FORT MYERS, Fla. — Boston Red Sox second baseman Dustin Pedroia will not arrive to spring training when position players are required to report to camp Monday, interim manager Ron Roenicke said Thursday.

“He’s still sore,” Roenicke said. “The [left] knee is still sore. The setback is still there. He won’t be here Monday. He’s going to try to evaluate what happens here. He’s going to continue to talk to the people in Arizona and [head trainer] Brad [Pearson] to figure out what the next step is and where he goes from it.”

News of Pedroia’s latest setback in his comeback attempt from his left knee injury emerged in late January. Over the past two seasons, he has played just nine games, collecting three hits in 34 plate appearances.

The fan favorite initially suffered the knee injury in 2017, when he collided with Baltimore’s Manny Machado on a slide at second base. Pedroia last played a game on April 17, 2019.

Over the past several years, he has had multiple surgeries. In October 2017, Pedroia had a cartilage restoration procedure. That was followed by scar tissue removal in July 2018. This past August, Pedroia underwent knee joint preservation surgery, an alternative to knee replacement.

“It was never comfortable on the other side having to face him, especially when the game is on the line,” Roenicke said. “It’s just not comfortable.

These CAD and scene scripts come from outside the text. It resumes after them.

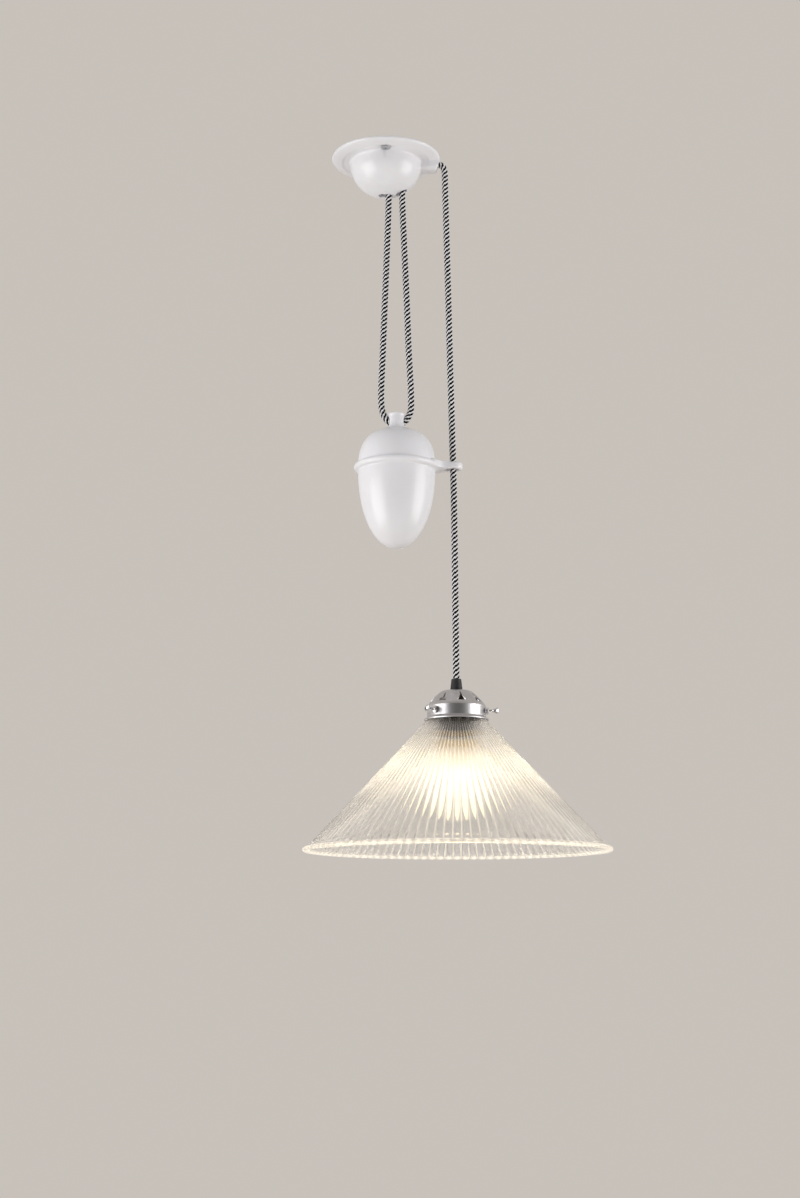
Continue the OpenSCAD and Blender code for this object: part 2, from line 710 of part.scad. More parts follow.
module weight_cap() {
    // The cap's outline is used down to the seam, below which the spigot enters the body.
    outer = [for (q = cap_outline(0)) if (q[1] > seam_z + seam_t) q];
    inner = [for (q = cap_outline(weight_wall)) if (q[1] > seam_z + seam_t) q];
    spigot_out = weight_r - weight_wall - 0.2;
    profile = concat(
        [[outer[0][0], seam_z + seam_t]], outer, reversed(inner),
        [[spigot_out - spigot_t, seam_z + seam_t + 1], [spigot_out - spigot_t, seam_z - spigot_h],
         [spigot_out, seam_z - spigot_h], [spigot_out, seam_z + seam_t]]);
    neck = concat(
        [[0, neck_foot_z - 4], [neck_r + 4.2, neck_foot_z - 2.2], [neck_r + 3.6, neck_foot_z],
         [neck_r + 1.7, neck_foot_z + 1.3], [neck_r + 0.6, neck_foot_z + 3.4]],
        [[neck_r, neck_foot_z + 6], [neck_r, neck_top_z - 3], [neck_r + 0.3, neck_top_z - 1.6],
         [neck_r + 0.6, neck_top_z - 0.8], [neck_r + 0.5, neck_top_z - 0.2],
         [neck_r, neck_top_z], [0, neck_top_z]]);
    color("white") at_weight() difference() {
        rotate_extrude() {
            polygon(profile);
            polygon(neck);
        }
        translate([0, 0, neck_hole_z]) rotate([0, 90, 0])
            cylinder(h = 60, r = neck_hole_r, center = true);
        // The hole's two mouths are rounded up and down for the flex.
        for (s = [0, 180]) rotate([0, 0, s]) intersection() {
            translate([neck_r - mouth_r, 0, neck_hole_z])
                rotate([0, 90, 0]) rotate_extrude() polygon(concat(
                    [[0, 0]],
                    [for (i = [0:8]) let (a = 90 * i / 8)
                        [neck_hole_r + mouth_r * (1 - cos(a)), mouth_r * sin(a)]],
                    [[neck_hole_r + mouth_r, 10], [0, 10]]));
            translate([0, -neck_hole_r, neck_hole_z - 20]) cube([40, 2 * neck_hole_r, 40]);
        }
    }
}

// Plan of the arm from the bead to the guide slot, with hollow corners at the bead.
module arm_plan() {
    root_x = weight_r + 0.2;
    tip_x = guide_near_x - weight_x;
    bead_out = bead_ring_r + bead_r;
    side = guide_r;
    // The hollow corner is as large as the length of the arm leaves room for, up to 14.
    fillet_r = min(14, (tip_x * tip_x - bead_out * bead_out + side * side) / (2 * (bead_out - side)));
    bead_angle = asin((side + fillet_r) / (bead_out + fillet_r));
    centre = (bead_out + fillet_r) * cos(bead_angle);
    difference() {
        polygon([[0, side + fillet_r * 0.7], [centre, side + fillet_r * 0.7], [centre, side],
            [tip_x + 0.1, side], [tip_x + 0.1, -side], [centre, -side],
            [centre, -side - fillet_r * 0.7], [0, -side - fillet_r * 0.7]]);
        for (s = [-1, 1]) translate([centre, s * (side + fillet_r)]) circle(r = fillet_r);
        circle(r = root_x);
    }
}

module guide_section() {
    e = arm_t / 2 - guide_wall / 2;
    for (s = [-1, 1]) translate([0, s * e]) circle(r = guide_wall / 2);
    square([guide_wall, 2 * e], center = true);
}

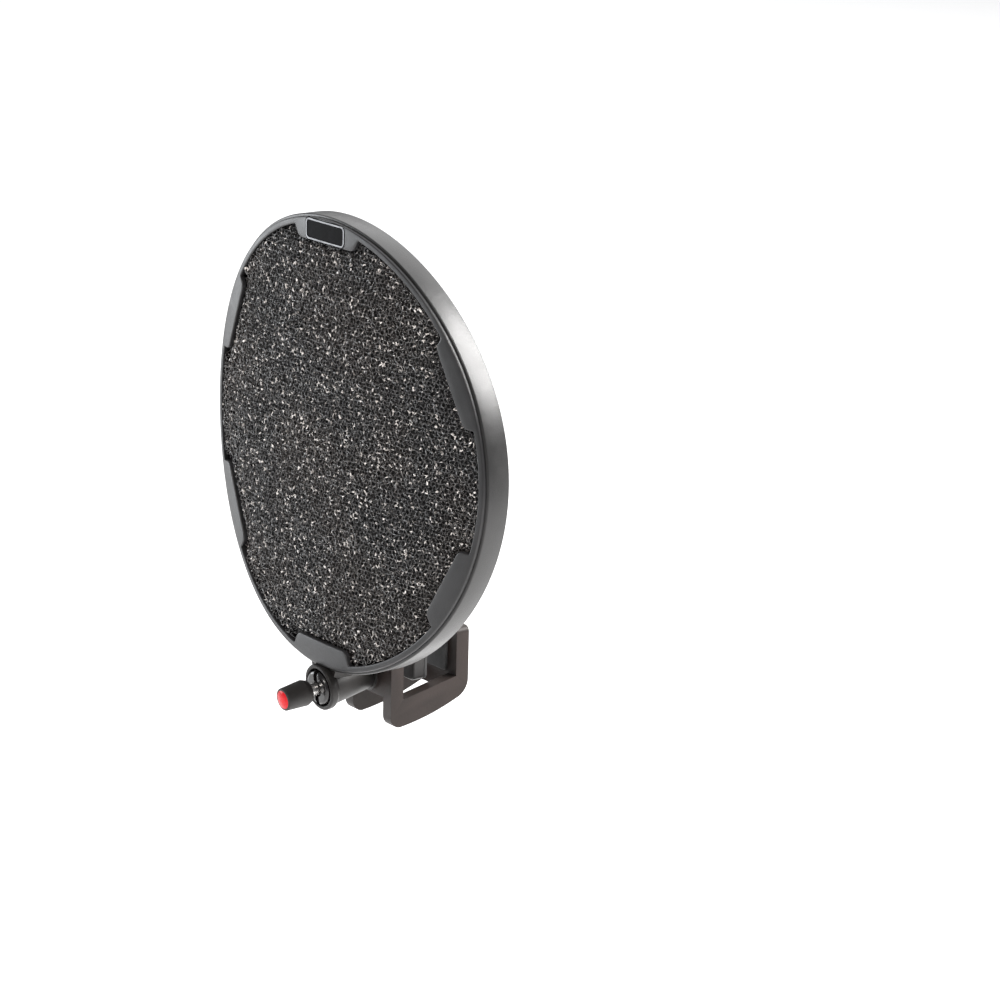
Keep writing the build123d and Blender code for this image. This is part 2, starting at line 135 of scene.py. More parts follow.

Whenever you see a great player age differently and he’s not as good, that part is easy to see. But not when it’s an injury and he’s not been able to perform. That part is really difficult.”

Pedroia previously expressed doubts last May about his ability to return to the field.

“I’m at a point right now where I need some time. That’s what my status is,” Pedroia said at that time. “Some days, I feel fine, and an hour later, walking is tough. If I’m on an hour-to-hour basis of being able to do anything athletically, that’s tough. I think the time will give me the right answer of if I can do this.”

Outfielder Jackie Bradley Jr. said he recently talked to Pedroia about his injury situation.

“You never want to hear when someone has a setback, especially a player of his caliber and what he means to not only this team, but this organization,” Bradley said. “He’s special, and hopefully we can see him soon.”

Through his 14-year career in the majors, Pedroia has hit .299/.365/.439 with 140 homers, 394 doubles and 725 RBIs. He earned American League MVP honors in 2008, when he hit .326/.376/.493 with 17 homers and 83 RBIs, and has won four Gold Gloves.